I was watching the local news last week and a segment popped up that talked about the release of new internet stats. I can’t find the link to the piece otherwise I’d happily provide it here. Anyway, the story centred on the internet: now preferred over TV for entertainment and info-gathering.
And surprise: Facebook, by a country mile, is now the most popular social networking site.
Facebook, MySpace and all the other online “time-wasters”, surely take up more and more of our prime living, breathing, thinking time. I use the internet a lot. It’s an important tool for my work, my job. I probably use it more on-the-job than off. I’m fairly sure I’m near the top of my demographics’ internet usage stats.

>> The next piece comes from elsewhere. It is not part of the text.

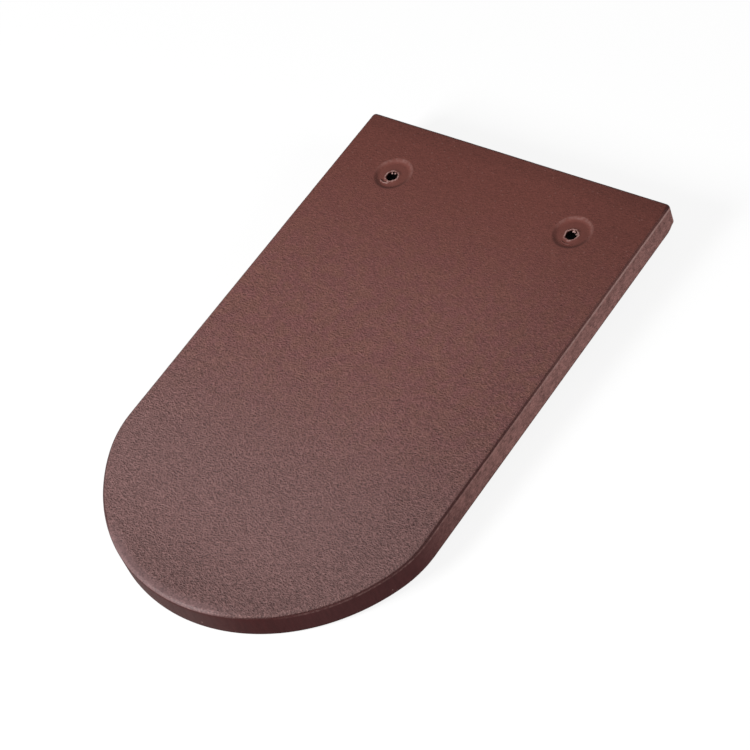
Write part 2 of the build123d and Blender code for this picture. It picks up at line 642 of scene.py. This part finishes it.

No matter how we spend our time, especially our “free”, non-work, non-family time, we know that it’s finite – there’s only so much of the stuff to go around. I wonder if the internet, while a fantastic medium to connect people, may be having a negative impact on the quality of other “free time” pursuits; think pipes, drums.
Really, think about it: if someone is frantically clicking away on Facebook, regaling their friends with weather updates, their moods and the pork chop in the pan for supper, then you’d have to think that for the average user, more Facebook — for example — means less attention to other things, like music-making – and thinking about music-making. From my experience, when it comes to creating music it is the thinking part that is more important than the making part.
Just a thought.
A little book I’ve always enjoyed is Angus Macpherson’s autobiography, “A Highlander Looks Back”. In a cultural context, a bagpipe context, he writes of another time and place: the nineteenth century Scottish Highlands. I wonder if his time was more conducive to great music-making than ours:
“As a very willing pupil by the peat fire at Badenoch, I was initiated into the mysteries of piobaireachd, my tutor being my father, a product of the MacCrimmon school of Skye. In this modest school of learning, I have seen men who after a hard day’s work, walk ten or twenty miles for their ceol mor lessons, no matter what the weather, and in the small hours of the morning, after Highland hospitality and the environment of the good old-fashioned ceilidh, they would tread their homeward way with their minds steeped in that which conveys to the Highlander something which nothing else can.”
Not so much time in those days for Facebooking, “Mike is happy that the grass is cut”.